Start STORED DATA
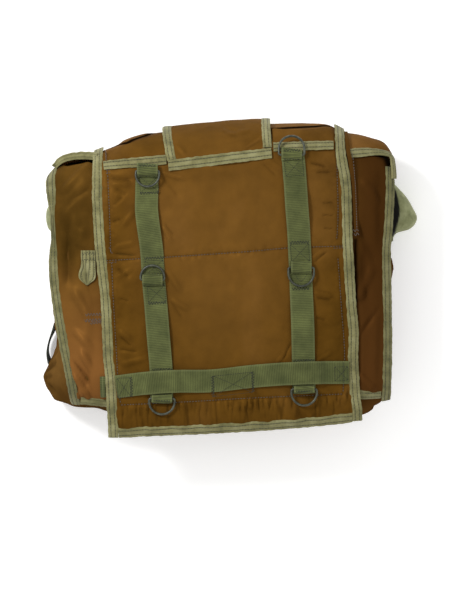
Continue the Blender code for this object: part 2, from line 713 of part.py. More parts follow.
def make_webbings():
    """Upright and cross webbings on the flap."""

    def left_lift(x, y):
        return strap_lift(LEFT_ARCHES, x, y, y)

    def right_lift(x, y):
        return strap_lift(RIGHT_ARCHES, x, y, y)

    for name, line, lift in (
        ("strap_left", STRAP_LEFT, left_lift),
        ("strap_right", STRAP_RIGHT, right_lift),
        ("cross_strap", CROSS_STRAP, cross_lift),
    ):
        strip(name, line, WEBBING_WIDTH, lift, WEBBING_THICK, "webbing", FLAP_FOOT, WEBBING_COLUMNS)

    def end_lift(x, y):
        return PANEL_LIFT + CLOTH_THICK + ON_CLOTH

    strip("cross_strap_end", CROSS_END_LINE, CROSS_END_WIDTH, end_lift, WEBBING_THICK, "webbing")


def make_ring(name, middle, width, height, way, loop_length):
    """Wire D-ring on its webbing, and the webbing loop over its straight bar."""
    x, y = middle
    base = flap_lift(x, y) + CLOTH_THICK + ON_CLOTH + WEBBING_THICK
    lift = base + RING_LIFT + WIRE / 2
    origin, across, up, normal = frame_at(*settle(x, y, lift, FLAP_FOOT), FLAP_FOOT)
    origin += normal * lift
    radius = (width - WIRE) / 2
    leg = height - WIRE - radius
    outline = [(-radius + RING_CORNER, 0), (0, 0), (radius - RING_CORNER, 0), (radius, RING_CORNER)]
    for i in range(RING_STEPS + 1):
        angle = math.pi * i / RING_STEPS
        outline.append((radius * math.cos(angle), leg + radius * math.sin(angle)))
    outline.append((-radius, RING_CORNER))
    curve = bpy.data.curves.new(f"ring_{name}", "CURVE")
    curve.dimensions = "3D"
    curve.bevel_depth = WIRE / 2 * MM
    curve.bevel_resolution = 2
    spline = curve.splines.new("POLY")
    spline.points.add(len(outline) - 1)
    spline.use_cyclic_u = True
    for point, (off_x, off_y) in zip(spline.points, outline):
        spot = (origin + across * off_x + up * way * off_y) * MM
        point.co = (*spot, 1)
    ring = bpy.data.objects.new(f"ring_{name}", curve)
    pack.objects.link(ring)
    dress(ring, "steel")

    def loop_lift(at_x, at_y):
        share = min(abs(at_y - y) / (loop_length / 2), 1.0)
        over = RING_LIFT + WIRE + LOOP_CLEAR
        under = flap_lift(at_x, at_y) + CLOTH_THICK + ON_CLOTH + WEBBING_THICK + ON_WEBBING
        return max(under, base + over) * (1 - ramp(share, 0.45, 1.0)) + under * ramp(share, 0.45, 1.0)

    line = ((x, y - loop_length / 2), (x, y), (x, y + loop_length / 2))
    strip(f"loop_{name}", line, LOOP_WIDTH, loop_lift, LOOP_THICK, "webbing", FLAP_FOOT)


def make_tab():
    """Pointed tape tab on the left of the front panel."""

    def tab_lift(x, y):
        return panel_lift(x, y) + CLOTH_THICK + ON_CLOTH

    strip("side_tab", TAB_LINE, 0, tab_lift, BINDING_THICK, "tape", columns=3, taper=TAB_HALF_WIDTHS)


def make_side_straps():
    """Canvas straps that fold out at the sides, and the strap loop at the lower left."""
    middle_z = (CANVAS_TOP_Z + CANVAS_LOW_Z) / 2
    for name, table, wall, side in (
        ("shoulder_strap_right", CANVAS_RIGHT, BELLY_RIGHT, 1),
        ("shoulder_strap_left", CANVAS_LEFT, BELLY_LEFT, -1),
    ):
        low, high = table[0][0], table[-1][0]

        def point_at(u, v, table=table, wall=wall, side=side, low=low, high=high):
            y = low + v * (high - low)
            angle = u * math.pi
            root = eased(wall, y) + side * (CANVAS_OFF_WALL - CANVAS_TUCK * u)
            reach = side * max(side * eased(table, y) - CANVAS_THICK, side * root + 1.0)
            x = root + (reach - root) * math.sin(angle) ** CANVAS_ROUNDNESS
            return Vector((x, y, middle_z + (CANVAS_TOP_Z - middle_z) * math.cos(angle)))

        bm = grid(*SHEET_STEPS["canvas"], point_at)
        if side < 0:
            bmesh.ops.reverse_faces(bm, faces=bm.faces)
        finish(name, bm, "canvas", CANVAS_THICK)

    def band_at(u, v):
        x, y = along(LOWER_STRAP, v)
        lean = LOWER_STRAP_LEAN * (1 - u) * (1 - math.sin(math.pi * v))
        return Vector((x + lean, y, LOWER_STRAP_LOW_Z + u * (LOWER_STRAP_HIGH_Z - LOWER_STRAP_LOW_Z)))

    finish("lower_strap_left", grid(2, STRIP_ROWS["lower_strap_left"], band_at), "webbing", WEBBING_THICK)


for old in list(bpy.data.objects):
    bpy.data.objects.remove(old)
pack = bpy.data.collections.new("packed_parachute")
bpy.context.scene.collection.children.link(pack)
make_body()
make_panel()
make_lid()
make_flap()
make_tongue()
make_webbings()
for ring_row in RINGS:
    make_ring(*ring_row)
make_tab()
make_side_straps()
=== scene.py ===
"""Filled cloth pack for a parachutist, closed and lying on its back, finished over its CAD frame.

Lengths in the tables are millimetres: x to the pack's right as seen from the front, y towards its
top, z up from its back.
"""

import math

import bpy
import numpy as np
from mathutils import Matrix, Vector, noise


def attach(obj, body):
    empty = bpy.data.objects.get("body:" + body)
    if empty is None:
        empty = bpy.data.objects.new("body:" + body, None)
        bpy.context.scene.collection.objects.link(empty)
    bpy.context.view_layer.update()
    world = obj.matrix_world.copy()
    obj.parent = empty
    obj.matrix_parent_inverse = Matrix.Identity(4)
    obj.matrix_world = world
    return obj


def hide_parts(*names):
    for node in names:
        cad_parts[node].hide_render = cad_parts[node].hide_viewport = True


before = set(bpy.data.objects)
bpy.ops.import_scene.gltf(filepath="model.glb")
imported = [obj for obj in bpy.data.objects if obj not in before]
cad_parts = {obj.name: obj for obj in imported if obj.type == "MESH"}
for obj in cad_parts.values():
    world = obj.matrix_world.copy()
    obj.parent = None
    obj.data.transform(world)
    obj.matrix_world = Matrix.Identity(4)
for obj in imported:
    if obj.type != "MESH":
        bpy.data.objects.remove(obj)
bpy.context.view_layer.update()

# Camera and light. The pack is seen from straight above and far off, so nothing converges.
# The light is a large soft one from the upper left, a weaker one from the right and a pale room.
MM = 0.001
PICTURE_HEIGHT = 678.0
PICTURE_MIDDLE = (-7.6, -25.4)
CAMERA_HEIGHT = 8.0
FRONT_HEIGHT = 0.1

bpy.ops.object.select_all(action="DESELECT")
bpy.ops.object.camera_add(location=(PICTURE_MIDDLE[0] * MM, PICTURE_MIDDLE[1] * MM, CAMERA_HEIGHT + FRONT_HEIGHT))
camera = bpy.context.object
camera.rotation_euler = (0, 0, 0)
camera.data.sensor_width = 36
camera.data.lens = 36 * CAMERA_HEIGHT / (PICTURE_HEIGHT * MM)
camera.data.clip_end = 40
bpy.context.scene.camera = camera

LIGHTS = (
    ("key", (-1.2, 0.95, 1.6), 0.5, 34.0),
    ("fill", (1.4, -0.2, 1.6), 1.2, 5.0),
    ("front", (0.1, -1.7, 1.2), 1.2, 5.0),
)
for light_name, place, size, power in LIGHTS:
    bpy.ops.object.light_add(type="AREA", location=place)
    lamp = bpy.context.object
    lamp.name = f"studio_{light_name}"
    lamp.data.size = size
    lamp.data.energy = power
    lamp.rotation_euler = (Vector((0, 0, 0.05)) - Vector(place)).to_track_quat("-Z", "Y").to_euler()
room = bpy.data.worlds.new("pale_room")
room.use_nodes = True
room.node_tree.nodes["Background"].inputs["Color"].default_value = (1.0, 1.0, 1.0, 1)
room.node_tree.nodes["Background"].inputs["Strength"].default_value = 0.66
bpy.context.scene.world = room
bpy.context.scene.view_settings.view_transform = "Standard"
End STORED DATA
- THE EXERCISE
In the listing above, find the line with "make_flap()" and the line with "before = set(bpy.data.objects)", then print exactly those lines and every line between them.

- REPLY
make_flap()
make_tongue()
make_webbings()
for ring_row in RINGS:
    make_ring(*ring_row)
make_tab()
make_side_straps()
=== scene.py ===
"""Filled cloth pack for a parachutist, closed and lying on its back, finished over its CAD frame.

Lengths in the tables are millimetres: x to the pack's right as seen from the front, y towards its
top, z up from its back.
"""

import math

import bpy
import numpy as np
from mathutils import Matrix, Vector, noise


def attach(obj, body):
    empty = bpy.data.objects.get("body:" + body)
    if empty is None:
        empty = bpy.data.objects.new("body:" + body, None)
        bpy.context.scene.collection.objects.link(empty)
    bpy.context.view_layer.update()
    world = obj.matrix_world.copy()
    obj.parent = empty
    obj.matrix_parent_inverse = Matrix.Identity(4)
    obj.matrix_world = world
    return obj


def hide_parts(*names):
    for node in names:
        cad_parts[node].hide_render = cad_parts[node].hide_viewport = True


before = set(bpy.data.objects)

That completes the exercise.